Because Thomas cannot prevail on his claim, no prejudice stems from the district eourt’s-or our-dismissal of his claim. A fortiori, there will be no “fundamental mis*542carriage of justice.” Coleman v. Thompson, 501 U.S. 722, 750, 111 S.Ct. 2546, 115 L.Ed.2d 640 (1991) (holding with respect to a challenge to a state court conviction that failure to exhaust state remedies could be excused either by an adequate showing of cause and prejudice or by a demonstration that fundamental injustice will result from failure to decide the federal claim on the merits). For the same reasons, there is no basis on which to excuse Thomas’s failure to object to the report-recommendation or to address his aggravated felony argument to the district court.

Thus, we dismiss Thomas’s challenge to his removal order for lack of jurisdiction.

In light of this dismissal, we have no jurisdiction to grant Thomas’s further request that we extend the stay earlier imposed and remand to the Board of Immigration Appeals for consideration of new evidence, a 2000 State Department report concerning human rights abuses in Haiti.

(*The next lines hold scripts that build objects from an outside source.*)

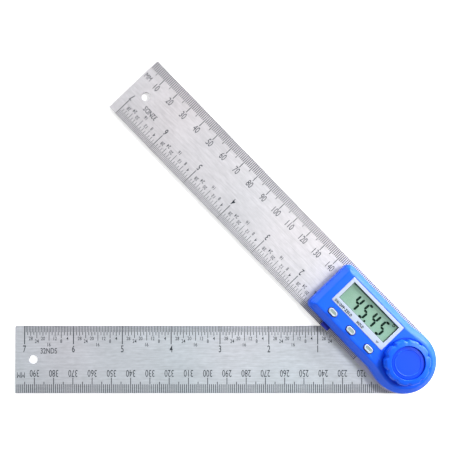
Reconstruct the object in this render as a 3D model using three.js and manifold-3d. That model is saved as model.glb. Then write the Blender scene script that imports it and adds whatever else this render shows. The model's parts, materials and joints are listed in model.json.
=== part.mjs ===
// Digital angle finder: two graduated steel rulers turn on one stud. A display head with a lock
// knob, three buttons and a battery drawer sits on the upper ruler, over the pivot.
// Millimetres, +Z up. The origin is on the turning axis, at the underside of the lower ruler.
// The lower ruler lies along -X. The upper arm has axes of its own, in a group that is turned to
// the opening: -x runs to its free end and +y to its millimetre edge.
import * as THREE from "three";
import { mergeVertices } from "three/addons/utils/BufferGeometryUtils.js";
import Module from "manifold-3d";

const wasm = await Module();
wasm.setup();

// Counts and angles
const roundSegments = 40;
const smallRoundSegments = 24;
const cornerSegments = 4;
const endArcSegments = 28;
const obroundSegments = 6; // in each half round
const knobNotches = 10;
const springWaves = 3;
const springStations = 36;
const hexSides = 6;
const openingDegrees = 46;
const knobNotchPhaseDegrees = 20;

// Fits
const fitGap = 0.3; // round a piece that is pressed in, screwed in or runs in another
const slideGap = 0.2; // under the battery drawer
const restGap = 0.1; // between a button's flange and the shell above it
const overrun = 1; // how far a cut runs past what it cuts

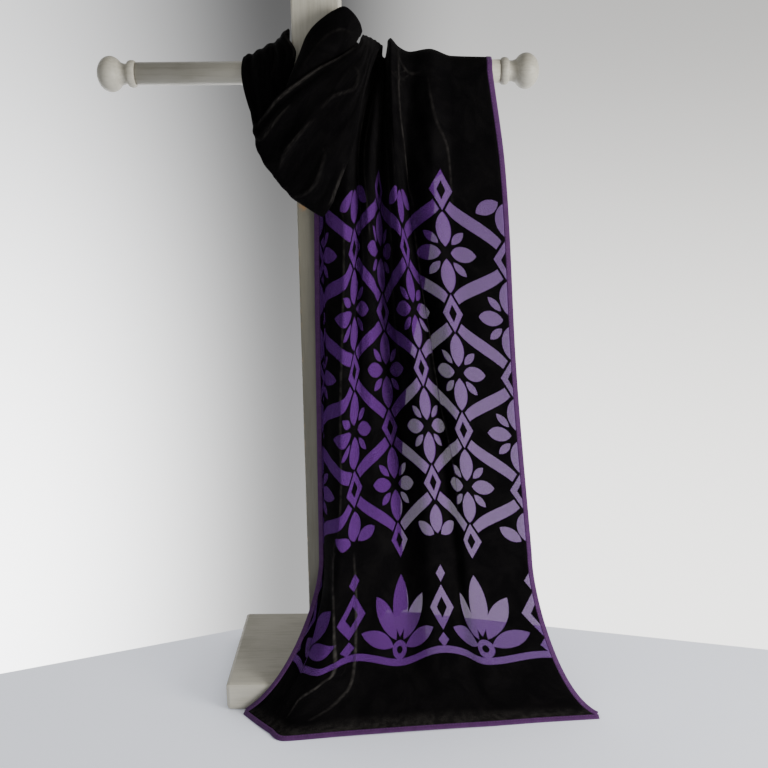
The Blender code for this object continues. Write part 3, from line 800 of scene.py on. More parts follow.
# %% Folds of the swag
SWAG_CREASES = {
    "rim": ([(7.4, 0.02), (9.7, 0.03), (11.2, 0.02), (13.3, 0.01)], 2.6, 0.6, 0.9),
    "under_rim": ([(7.2, 0.12), (8.2, 0.1), (10.8, 0.12), (12.2, 0.16)], 5.5, -3.0, 0),
    "second_roll": ([(7.1, 0.2), (8.1, 0.19), (9.6, 0.18)], 3.2, 1.6, 0.45),
    "upper_dip": ([(7.4, 0.34), (9.8, 0.33), (11.2, 0.36)], 7.0, -2.6, 0),
    "upper_ridge": ([(10.5, 0.45), (11.2, 0.46), (12.2, 0.6), (12.6, 0.5), (12.4, 0.34)], 3.0, 1.6, 0.25),
    "middle_fold": ([(8.4, 0.5), (9.0, 0.45), (9.8, 0.46), (10.2, 0.47)], 3.6, 3.0, 0.35),
    "middle_dip": ([(7.6, 0.6), (9.8, 0.62), (11.2, 0.68)], 7.0, -3.2, 0),
    "lower_fold": ([(7.8, 0.72), (9.0, 0.81), (10.0, 0.77), (10.1, 0.7)], 4.2, 2.8, 0.25),
    "lower_dip": ([(8.2, 0.9), (10.6, 0.9)], 3.5, -1.6, 0),
    "lower_edge": ([(8.9, 0.985), (10.9, 0.985)], 2.0, 0.4, 0.7),
    "turn_lump_high": ([(5.6, 0.1), (7.6, 0.14)], 4.0, 1.8, 0.1),
    "turn_dip_high": ([(5.6, 0.22), (7.4, 0.24)], 3.0, -1.4, 0),
    "turn_lump": ([(5.6, 0.3), (7.6, 0.33)], 3.5, 1.5, 0.1),
    "turn_lump_low": ([(5.8, 0.52), (7.6, 0.55)], 4.5, 2.0, 0.1),
    "turn_dip_low": ([(6.0, 0.74), (7.6, 0.76)], 4.0, -1.8, 0),
    "left_tuck": ([(6.6, 0.4), (7.2, 0.44), (8.0, 0.42)], 5.0, 1.4, 0.1),
    "low_tuck": ([(6.8, 0.66), (8.2, 0.66)], 4.0, 1.5, 0.15),
    "left_piece_fold": ([(0.6, 0.74), (1.8, 0.7), (4.0, 0.56)], 3.4, 1.8, 0.2),
    "left_piece_dip": ([(1.0, 0.42), (2.4, 0.4), (4.2, 0.34)], 6.0, -1.8, 0),
    "left_piece_edge": ([(1.9, 0.985), (2.9, 0.98), (3.4, 0.95)], 2.2, 0.6, 0.6),
    "left_top": ([(0.2, 0.9), (0.8, 0.84), (1.3, 0.8)], 3.0, 1.4, 0.3),
}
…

Thomas also seeks to preserve his continued detention claim. To the extent that Thomas requests that we revisit our prior order of dismissal, we decline to do so. As a matter of substantive due process, this claim fails because Thomas’s removal is now “reasonably foreseeable.” Wang v. Ashcroft, 320 F.3d 130, 145-46 (2d Cir.2003). The government represents, and petitioner does not dispute, that repatriation to Haiti is now feasible. As to procedural due process, a parole hearing is not required by the regulations governing petitioner’s custody review, see 8 C.F.R. § 241.4, and Thomas does not argue that he did not receive the process he was due under the regulation. See Zadvydas v. Davis, 533 U.S. 678, 724, 121 S.Ct. 2491, 150 L.Ed.2d 653 (Kennedy, /., dissenting) (“[R]emovable aliens held pending deportation have a due process liberty right to have the INS conduct the review procedures in place.”). As a result, we decline to reconsider our prior order.

For the reasons we have discussed, we dismiss Thomas’s appeal and vacate the stay previously imposed.